Task goal
Reproduce each of the lines word for word.
◇ ◇ ◇
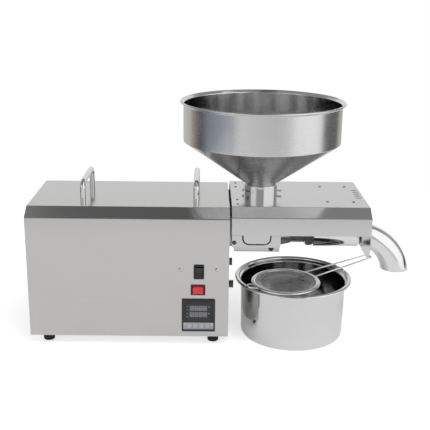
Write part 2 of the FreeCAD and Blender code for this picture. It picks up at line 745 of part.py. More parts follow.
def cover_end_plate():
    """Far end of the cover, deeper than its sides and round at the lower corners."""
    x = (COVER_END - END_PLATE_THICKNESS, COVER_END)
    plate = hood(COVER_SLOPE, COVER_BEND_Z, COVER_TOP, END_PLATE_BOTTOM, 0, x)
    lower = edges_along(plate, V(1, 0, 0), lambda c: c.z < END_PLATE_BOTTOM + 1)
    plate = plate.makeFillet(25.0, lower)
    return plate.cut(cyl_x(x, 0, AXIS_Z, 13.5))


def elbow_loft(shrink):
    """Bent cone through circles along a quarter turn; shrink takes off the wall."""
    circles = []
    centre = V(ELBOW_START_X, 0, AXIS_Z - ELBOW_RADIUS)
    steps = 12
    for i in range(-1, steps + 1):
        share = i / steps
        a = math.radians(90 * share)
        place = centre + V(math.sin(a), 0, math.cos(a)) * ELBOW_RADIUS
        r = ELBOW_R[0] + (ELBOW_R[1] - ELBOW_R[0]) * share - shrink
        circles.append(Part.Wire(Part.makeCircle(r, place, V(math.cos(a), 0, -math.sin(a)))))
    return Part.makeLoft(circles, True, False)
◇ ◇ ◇
Reply to the exercise
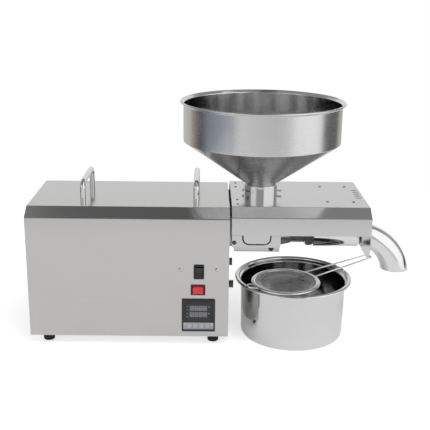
Write part 2 of the FreeCAD and Blender code for this picture. It picks up at line 745 of part.py. More parts follow.
def cover_end_plate():
    """Far end of the cover, deeper than its sides and round at the lower corners."""
    x = (COVER_END - END_PLATE_THICKNESS, COVER_END)
    plate = hood(COVER_SLOPE, COVER_BEND_Z, COVER_TOP, END_PLATE_BOTTOM, 0, x)
    lower = edges_along(plate, V(1, 0, 0), lambda c: c.z < END_PLATE_BOTTOM + 1)
    plate = plate.makeFillet(25.0, lower)
    return plate.cut(cyl_x(x, 0, AXIS_Z, 13.5))


def elbow_loft(shrink):
    """Bent cone through circles along a quarter turn; shrink takes off the wall."""
    circles = []
    centre = V(ELBOW_START_X, 0, AXIS_Z - ELBOW_RADIUS)
    steps = 12
    for i in range(-1, steps + 1):
        share = i / steps
        a = math.radians(90 * share)
        place = centre + V(math.sin(a), 0, math.cos(a)) * ELBOW_RADIUS
        r = ELBOW_R[0] + (ELBOW_R[1] - ELBOW_R[0]) * share - shrink
        circles.append(Part.Wire(Part.makeCircle(r, place, V(math.cos(a), 0, -math.sin(a)))))
    return Part.makeLoft(circles, True, False)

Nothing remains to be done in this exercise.